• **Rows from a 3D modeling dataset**
·····
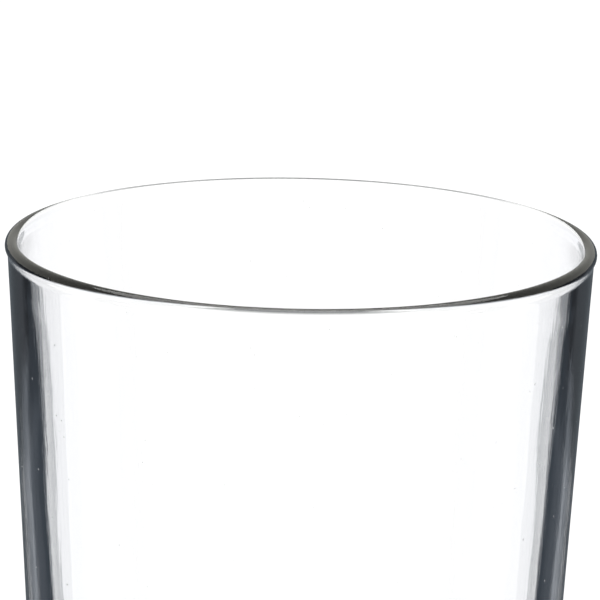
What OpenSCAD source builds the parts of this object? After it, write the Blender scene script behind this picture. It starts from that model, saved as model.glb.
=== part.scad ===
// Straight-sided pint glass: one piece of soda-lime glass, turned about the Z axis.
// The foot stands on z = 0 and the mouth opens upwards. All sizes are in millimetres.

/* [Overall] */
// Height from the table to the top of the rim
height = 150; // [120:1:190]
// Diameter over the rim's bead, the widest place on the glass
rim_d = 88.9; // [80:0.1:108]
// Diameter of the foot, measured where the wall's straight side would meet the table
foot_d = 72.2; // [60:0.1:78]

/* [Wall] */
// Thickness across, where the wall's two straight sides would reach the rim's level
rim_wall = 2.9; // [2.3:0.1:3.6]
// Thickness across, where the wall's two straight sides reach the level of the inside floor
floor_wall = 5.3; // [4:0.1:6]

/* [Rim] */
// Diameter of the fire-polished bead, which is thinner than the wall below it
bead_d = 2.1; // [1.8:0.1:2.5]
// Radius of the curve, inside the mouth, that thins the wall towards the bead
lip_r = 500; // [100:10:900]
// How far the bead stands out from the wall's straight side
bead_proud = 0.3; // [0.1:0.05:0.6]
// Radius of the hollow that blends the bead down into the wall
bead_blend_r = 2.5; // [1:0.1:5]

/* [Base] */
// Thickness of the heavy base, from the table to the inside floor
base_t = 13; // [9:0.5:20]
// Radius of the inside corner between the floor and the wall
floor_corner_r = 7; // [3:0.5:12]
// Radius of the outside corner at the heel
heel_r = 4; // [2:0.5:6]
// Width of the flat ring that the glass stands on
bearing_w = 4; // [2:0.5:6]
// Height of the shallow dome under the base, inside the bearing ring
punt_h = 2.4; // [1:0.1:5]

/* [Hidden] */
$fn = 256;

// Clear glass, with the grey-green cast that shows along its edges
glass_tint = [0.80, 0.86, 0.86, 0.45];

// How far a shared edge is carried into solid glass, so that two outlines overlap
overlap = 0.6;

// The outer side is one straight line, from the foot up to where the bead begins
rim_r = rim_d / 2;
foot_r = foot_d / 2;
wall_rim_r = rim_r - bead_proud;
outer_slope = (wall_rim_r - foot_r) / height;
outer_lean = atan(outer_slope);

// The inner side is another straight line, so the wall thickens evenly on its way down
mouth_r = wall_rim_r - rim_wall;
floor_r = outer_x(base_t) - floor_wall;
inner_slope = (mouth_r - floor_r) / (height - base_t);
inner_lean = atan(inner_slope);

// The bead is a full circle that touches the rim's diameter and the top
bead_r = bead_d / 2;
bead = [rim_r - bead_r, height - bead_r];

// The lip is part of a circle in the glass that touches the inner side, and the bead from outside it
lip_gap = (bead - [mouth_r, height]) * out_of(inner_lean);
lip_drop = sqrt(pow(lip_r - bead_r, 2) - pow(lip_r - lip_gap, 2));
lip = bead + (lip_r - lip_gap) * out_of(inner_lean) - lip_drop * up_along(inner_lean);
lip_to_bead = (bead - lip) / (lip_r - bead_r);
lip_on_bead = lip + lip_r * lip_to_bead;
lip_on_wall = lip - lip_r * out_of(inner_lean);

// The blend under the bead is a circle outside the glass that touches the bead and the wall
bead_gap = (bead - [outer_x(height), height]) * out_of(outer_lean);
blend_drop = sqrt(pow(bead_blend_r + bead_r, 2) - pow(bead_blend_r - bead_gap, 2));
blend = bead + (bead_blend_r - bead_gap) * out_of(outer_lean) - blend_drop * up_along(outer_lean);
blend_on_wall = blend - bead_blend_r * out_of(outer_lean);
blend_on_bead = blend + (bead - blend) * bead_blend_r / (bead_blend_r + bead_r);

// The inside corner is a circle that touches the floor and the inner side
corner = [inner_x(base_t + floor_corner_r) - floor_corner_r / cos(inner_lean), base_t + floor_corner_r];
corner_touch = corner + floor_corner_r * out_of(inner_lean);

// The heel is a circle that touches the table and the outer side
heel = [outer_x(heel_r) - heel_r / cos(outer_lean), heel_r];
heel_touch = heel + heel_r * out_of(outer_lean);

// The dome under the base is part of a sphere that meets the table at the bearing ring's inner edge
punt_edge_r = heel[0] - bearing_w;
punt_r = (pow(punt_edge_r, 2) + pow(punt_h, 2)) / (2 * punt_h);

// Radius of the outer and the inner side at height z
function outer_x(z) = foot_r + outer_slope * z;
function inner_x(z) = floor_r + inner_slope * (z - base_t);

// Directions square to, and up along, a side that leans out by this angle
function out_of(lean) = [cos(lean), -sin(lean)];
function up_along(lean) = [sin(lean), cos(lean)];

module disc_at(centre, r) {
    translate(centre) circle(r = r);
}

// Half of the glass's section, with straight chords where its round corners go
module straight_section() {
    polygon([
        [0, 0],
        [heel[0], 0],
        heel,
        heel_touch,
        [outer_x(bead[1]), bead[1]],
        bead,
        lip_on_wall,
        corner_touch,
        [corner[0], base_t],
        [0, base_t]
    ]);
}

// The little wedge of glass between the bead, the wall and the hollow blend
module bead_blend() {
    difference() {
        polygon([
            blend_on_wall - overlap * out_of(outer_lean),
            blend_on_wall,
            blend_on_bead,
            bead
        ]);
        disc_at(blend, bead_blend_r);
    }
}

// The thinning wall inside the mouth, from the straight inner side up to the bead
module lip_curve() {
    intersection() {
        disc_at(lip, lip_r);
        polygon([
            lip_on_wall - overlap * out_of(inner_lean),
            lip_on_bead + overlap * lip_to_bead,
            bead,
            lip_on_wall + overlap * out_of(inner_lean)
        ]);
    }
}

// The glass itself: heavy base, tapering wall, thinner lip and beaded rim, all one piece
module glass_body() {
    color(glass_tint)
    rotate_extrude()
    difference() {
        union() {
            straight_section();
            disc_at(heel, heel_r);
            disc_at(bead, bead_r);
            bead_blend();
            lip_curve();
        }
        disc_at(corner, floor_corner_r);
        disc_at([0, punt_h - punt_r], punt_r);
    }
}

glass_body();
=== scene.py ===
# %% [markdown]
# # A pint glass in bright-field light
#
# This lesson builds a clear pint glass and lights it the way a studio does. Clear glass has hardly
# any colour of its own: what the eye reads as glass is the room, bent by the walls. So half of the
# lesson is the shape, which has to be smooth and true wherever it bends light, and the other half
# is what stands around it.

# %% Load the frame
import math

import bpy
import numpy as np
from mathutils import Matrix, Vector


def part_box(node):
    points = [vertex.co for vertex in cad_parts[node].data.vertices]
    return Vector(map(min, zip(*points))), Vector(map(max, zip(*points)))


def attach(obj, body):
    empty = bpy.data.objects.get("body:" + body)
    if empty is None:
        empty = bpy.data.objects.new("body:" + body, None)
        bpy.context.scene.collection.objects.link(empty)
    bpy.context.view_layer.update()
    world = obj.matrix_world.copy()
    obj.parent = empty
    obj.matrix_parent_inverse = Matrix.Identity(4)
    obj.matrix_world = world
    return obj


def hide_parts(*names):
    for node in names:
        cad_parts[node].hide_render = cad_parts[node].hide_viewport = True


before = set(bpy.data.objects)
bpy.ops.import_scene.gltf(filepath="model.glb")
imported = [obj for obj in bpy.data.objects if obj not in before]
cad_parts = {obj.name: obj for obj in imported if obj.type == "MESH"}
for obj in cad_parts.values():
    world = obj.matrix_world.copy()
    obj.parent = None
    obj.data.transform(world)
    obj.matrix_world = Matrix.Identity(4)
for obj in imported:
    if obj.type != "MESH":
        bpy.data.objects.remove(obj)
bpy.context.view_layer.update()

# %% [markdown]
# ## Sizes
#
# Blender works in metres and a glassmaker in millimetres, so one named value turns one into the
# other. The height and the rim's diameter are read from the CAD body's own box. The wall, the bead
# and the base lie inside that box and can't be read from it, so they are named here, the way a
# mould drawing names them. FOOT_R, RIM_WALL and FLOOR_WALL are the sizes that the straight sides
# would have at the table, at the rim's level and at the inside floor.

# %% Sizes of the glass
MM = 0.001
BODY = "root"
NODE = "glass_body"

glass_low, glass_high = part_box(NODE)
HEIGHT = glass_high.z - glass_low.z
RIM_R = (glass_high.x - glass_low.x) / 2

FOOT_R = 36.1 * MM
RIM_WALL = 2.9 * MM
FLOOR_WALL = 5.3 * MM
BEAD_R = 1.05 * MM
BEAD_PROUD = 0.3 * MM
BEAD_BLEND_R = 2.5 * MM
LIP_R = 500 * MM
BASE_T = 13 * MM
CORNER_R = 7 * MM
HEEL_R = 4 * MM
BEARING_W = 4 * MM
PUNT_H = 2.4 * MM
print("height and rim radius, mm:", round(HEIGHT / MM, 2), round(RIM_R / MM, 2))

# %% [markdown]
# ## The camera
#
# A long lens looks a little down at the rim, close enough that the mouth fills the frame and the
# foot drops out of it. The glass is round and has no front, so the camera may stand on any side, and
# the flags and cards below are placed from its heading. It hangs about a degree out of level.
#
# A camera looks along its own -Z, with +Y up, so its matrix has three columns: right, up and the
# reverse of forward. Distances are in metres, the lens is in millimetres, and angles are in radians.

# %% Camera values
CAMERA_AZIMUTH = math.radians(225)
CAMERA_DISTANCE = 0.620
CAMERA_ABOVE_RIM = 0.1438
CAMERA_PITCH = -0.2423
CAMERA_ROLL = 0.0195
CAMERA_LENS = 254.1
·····
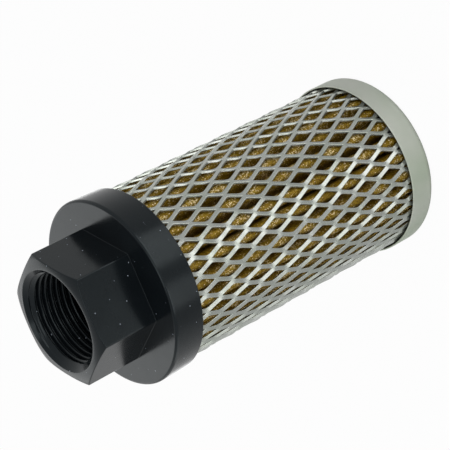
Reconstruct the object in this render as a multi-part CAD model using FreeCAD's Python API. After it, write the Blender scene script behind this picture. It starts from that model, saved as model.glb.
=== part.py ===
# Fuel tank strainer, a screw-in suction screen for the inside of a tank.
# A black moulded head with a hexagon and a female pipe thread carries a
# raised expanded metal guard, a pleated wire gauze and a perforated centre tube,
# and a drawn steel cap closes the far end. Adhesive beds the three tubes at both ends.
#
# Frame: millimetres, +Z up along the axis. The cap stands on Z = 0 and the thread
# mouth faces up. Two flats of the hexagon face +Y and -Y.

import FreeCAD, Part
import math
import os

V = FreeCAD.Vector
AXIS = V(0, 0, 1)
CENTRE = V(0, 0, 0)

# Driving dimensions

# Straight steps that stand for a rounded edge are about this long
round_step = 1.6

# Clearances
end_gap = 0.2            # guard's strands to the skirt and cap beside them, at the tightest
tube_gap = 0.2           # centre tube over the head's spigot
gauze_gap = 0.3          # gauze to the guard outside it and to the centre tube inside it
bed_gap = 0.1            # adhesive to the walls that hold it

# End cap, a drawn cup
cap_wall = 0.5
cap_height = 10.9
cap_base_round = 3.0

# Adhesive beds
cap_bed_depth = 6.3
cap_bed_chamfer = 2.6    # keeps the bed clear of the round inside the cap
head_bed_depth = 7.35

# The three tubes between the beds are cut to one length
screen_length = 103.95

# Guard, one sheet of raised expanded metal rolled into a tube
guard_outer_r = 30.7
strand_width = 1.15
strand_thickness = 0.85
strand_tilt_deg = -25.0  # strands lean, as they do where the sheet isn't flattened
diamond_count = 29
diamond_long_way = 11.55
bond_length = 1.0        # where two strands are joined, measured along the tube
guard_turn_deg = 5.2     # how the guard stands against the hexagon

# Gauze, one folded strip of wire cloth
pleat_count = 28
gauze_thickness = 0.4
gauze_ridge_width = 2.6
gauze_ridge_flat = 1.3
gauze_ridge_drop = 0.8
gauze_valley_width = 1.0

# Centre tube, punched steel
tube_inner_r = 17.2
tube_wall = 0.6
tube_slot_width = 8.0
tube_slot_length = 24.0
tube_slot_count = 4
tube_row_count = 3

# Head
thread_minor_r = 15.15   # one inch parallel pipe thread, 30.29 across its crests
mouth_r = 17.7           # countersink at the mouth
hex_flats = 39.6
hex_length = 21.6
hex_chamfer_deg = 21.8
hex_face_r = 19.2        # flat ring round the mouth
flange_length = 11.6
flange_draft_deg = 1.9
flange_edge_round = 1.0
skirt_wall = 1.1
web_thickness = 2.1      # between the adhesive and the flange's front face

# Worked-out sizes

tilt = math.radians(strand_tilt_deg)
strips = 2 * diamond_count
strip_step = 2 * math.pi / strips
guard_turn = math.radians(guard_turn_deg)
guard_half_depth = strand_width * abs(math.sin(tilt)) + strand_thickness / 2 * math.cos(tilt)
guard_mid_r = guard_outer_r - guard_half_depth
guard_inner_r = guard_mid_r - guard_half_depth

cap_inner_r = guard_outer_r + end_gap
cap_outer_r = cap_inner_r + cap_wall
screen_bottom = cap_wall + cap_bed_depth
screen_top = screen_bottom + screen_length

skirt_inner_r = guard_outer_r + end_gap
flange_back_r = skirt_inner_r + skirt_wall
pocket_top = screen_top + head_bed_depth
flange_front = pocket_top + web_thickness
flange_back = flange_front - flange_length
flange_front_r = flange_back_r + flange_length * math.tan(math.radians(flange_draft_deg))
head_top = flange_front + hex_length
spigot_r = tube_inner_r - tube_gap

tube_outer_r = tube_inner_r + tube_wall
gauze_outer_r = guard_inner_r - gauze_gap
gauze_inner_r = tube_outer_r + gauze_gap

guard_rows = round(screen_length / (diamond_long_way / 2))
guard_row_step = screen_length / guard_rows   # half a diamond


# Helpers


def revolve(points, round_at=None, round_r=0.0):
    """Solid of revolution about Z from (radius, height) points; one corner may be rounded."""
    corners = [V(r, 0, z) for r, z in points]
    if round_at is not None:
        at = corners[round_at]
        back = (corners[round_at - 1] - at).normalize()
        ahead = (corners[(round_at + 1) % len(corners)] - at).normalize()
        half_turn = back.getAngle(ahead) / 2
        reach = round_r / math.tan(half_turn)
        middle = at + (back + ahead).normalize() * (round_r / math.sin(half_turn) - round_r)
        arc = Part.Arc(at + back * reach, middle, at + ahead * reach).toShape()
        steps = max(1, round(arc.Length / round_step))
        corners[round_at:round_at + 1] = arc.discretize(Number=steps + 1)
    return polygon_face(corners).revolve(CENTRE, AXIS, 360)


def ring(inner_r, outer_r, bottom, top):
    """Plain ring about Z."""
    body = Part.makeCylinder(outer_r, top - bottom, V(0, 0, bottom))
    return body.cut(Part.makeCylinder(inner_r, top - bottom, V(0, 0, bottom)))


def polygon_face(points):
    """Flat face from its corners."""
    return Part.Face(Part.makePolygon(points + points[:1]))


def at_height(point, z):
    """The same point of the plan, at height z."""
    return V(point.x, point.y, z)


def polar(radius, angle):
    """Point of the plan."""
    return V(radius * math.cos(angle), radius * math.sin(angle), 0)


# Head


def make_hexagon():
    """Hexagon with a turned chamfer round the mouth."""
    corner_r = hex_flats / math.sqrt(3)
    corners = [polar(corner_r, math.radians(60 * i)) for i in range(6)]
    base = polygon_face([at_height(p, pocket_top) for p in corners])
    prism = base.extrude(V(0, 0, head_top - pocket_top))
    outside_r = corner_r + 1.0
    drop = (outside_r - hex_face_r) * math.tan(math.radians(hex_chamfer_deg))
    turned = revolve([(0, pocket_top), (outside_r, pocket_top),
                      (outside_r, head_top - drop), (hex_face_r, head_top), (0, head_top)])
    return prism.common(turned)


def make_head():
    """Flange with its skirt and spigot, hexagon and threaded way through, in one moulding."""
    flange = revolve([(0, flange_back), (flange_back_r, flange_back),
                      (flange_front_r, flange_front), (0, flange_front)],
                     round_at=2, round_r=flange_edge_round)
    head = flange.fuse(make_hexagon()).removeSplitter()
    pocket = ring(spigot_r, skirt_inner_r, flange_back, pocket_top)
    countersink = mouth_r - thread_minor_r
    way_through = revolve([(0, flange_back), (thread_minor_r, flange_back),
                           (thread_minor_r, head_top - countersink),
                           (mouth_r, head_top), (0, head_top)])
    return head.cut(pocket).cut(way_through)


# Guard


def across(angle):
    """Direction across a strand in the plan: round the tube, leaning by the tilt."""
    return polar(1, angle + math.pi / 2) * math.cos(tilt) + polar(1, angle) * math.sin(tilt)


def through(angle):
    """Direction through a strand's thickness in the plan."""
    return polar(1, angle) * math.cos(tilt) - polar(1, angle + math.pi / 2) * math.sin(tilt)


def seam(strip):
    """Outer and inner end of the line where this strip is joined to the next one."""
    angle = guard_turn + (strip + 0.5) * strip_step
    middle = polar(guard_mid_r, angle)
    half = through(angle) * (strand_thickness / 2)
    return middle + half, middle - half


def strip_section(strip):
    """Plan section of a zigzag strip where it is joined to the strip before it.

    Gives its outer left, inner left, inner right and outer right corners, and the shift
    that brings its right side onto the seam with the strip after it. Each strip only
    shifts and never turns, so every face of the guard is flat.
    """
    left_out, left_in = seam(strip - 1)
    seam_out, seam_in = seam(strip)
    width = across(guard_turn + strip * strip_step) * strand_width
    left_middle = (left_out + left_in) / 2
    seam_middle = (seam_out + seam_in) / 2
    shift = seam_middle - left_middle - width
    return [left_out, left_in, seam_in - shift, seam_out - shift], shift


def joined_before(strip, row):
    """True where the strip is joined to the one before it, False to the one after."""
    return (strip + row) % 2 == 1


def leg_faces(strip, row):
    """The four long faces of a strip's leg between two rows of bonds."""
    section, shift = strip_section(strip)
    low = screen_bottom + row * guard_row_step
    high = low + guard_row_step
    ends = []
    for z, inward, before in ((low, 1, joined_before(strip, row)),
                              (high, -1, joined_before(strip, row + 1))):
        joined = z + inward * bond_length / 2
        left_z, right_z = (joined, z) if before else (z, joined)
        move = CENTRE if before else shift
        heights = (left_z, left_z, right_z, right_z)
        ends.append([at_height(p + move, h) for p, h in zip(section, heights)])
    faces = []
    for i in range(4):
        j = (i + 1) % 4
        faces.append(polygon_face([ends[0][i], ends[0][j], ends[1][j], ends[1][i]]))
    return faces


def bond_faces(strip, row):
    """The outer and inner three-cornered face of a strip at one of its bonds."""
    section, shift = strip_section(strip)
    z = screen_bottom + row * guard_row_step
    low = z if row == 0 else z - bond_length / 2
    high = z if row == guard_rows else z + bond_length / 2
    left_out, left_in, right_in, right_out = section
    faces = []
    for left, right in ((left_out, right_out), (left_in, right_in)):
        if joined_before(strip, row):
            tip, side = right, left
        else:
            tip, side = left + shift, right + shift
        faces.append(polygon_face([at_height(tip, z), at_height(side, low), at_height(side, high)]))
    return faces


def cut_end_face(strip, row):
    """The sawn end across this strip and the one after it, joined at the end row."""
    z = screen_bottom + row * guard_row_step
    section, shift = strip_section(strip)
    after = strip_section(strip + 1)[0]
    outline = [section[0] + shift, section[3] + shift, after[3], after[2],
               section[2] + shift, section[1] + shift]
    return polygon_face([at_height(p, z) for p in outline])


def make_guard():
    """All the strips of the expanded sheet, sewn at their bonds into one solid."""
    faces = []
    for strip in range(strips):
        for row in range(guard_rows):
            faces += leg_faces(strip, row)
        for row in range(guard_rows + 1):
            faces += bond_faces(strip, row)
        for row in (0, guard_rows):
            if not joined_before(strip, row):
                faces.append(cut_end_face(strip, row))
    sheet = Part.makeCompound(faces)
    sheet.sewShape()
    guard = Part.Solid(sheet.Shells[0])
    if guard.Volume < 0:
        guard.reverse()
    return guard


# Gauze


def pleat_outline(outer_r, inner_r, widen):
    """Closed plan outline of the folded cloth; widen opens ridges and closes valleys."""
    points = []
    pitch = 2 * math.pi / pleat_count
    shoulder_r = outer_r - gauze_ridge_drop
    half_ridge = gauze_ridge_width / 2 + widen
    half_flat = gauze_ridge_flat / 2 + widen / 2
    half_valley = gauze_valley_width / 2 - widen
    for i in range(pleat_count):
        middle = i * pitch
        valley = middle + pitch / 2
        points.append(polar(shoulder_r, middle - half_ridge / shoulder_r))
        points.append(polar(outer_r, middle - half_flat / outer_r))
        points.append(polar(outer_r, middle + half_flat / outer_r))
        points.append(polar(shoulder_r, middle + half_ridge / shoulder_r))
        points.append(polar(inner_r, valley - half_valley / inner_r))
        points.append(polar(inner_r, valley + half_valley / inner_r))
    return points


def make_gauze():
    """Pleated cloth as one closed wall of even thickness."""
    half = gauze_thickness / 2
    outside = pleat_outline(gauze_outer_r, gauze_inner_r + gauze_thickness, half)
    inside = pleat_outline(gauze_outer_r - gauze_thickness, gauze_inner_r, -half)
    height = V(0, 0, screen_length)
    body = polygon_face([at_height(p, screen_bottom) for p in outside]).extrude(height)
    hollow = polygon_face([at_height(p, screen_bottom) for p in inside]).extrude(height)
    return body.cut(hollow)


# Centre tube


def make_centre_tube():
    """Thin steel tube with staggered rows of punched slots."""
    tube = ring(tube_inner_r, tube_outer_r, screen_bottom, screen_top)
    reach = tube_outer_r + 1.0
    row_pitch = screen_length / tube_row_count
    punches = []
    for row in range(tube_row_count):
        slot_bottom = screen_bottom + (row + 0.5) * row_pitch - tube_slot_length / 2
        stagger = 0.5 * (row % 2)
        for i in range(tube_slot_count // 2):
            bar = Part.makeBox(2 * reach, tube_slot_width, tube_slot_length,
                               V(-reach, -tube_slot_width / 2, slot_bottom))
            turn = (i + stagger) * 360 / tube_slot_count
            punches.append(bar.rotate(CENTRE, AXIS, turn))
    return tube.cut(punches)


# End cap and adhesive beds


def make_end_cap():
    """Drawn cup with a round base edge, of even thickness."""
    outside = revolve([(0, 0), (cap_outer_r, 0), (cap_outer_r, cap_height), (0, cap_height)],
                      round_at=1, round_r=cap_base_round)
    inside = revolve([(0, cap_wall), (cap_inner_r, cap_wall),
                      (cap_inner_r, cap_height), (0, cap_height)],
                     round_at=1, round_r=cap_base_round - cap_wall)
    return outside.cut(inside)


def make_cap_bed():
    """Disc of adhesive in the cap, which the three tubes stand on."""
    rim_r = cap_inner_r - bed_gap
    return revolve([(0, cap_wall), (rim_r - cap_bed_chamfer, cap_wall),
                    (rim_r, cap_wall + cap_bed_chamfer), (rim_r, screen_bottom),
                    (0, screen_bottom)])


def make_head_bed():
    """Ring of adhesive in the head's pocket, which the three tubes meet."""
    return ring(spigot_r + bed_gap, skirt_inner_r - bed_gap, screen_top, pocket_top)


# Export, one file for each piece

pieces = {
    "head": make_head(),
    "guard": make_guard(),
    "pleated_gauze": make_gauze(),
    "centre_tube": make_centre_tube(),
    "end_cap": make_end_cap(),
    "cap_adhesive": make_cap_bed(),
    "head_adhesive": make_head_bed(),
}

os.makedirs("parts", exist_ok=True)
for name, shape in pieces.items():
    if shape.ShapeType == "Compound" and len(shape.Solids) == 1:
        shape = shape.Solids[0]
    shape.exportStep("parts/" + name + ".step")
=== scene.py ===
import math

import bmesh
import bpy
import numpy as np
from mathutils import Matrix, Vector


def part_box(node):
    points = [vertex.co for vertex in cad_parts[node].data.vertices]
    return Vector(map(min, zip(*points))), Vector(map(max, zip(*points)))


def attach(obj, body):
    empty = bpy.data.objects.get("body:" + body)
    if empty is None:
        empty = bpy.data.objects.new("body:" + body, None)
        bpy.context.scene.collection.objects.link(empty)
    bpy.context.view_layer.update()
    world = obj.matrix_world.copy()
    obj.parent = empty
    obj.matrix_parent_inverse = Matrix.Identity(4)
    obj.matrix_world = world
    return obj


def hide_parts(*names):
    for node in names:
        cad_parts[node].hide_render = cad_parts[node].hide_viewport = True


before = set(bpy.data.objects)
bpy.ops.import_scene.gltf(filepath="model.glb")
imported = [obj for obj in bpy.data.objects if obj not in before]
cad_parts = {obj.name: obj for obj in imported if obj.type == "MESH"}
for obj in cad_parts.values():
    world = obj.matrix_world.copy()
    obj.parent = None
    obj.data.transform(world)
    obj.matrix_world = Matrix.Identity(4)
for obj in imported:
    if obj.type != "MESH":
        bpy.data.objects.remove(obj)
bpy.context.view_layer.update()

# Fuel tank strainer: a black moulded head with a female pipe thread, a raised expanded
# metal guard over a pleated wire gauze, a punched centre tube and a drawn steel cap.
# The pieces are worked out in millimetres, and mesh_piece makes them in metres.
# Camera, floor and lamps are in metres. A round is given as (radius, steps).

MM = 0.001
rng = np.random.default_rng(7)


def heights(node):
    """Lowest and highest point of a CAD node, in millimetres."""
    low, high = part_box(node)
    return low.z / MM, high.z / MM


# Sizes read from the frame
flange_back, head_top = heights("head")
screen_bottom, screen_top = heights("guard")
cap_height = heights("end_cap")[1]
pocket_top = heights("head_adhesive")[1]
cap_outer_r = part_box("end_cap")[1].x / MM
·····
• **The exercise**
Please return, exactly as they appear, the lines starting at the one that contains "What OpenSCAD source" and ending at the one that contains "bead_blend_r = 2.5; // [1:0.1:5]".

• **The solution**
What OpenSCAD source builds the parts of this object? After it, write the Blender scene script behind this picture. It starts from that model, saved as model.glb.
=== part.scad ===
// Straight-sided pint glass: one piece of soda-lime glass, turned about the Z axis.
// The foot stands on z = 0 and the mouth opens upwards. All sizes are in millimetres.

/* [Overall] */
// Height from the table to the top of the rim
height = 150; // [120:1:190]
// Diameter over the rim's bead, the widest place on the glass
rim_d = 88.9; // [80:0.1:108]
// Diameter of the foot, measured where the wall's straight side would meet the table
foot_d = 72.2; // [60:0.1:78]

/* [Wall] */
// Thickness across, where the wall's two straight sides would reach the rim's level
rim_wall = 2.9; // [2.3:0.1:3.6]
// Thickness across, where the wall's two straight sides reach the level of the inside floor
floor_wall = 5.3; // [4:0.1:6]

/* [Rim] */
// Diameter of the fire-polished bead, which is thinner than the wall below it
bead_d = 2.1; // [1.8:0.1:2.5]
// Radius of the curve, inside the mouth, that thins the wall towards the bead
lip_r = 500; // [100:10:900]
// How far the bead stands out from the wall's straight side
bead_proud = 0.3; // [0.1:0.05:0.6]
// Radius of the hollow that blends the bead down into the wall
bead_blend_r = 2.5; // [1:0.1:5]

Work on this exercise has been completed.